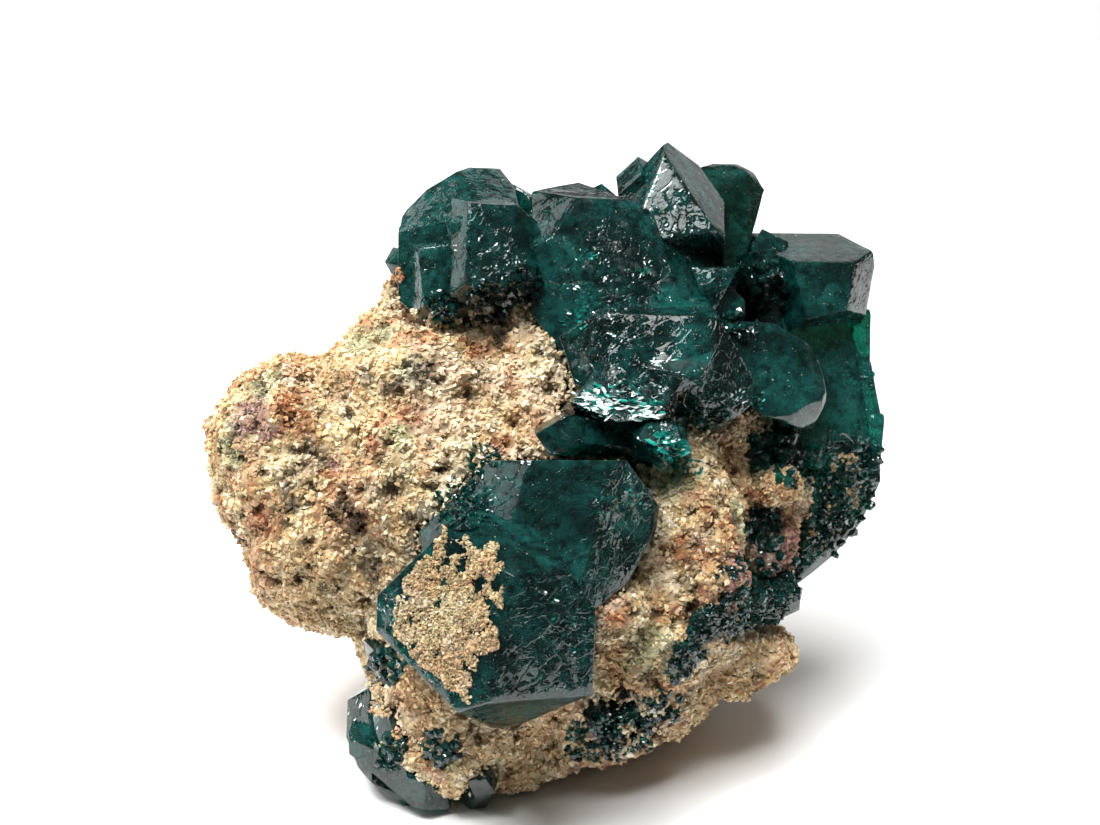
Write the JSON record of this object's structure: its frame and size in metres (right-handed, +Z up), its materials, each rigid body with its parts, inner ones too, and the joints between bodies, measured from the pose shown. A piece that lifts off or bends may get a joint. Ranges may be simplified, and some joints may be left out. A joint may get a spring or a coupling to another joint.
{
  "type": "dioptase mineral specimen",
  "caption": "Irregular lump of sandy carbonate rock carrying dark green, see-through six-sided dioptase crystals.",
  "frame": {"origin": "on the surface that the specimen rests on, under the middle of its bounding box", "axes": "+Z up as the specimen stands, +X to the right of its display side, and the display side faces -Y"},
  "size_m": [0.0434, 0.0356, 0.0372],
  "materials": {
    "dioptase": "glassy, see-through where thin, some faces frosted",
    "rock": "granular, sandy"
  },
  "bodies": {
    "root": {"rock_matrix": "rock", "crystals_crown": "dioptase", "crystals_front_pair": "dioptase", "crystals_lower_left": "dioptase", "crystals_right_band": "dioptase", "crystals_bottom_druse": "dioptase", "crystals_back": "dioptase", "crystal_foot": "dioptase", "crystal_under_lobe": "dioptase"}
  },
  "joints": []
}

----

Aim of the task :: Check the data for the word "bodies" and pull out the lines that have it.

Final answer ::
Write the JSON record of this object's structure: its frame and size in metres (right-handed, +Z up), its materials, each rigid body with its parts, inner ones too, and the joints between bodies, measured from the pose shown. A piece that lifts off or bends may get a joint. Ranges may be simplified, and some joints may be left out. A joint may get a spring or a coupling to another joint.
  "bodies": {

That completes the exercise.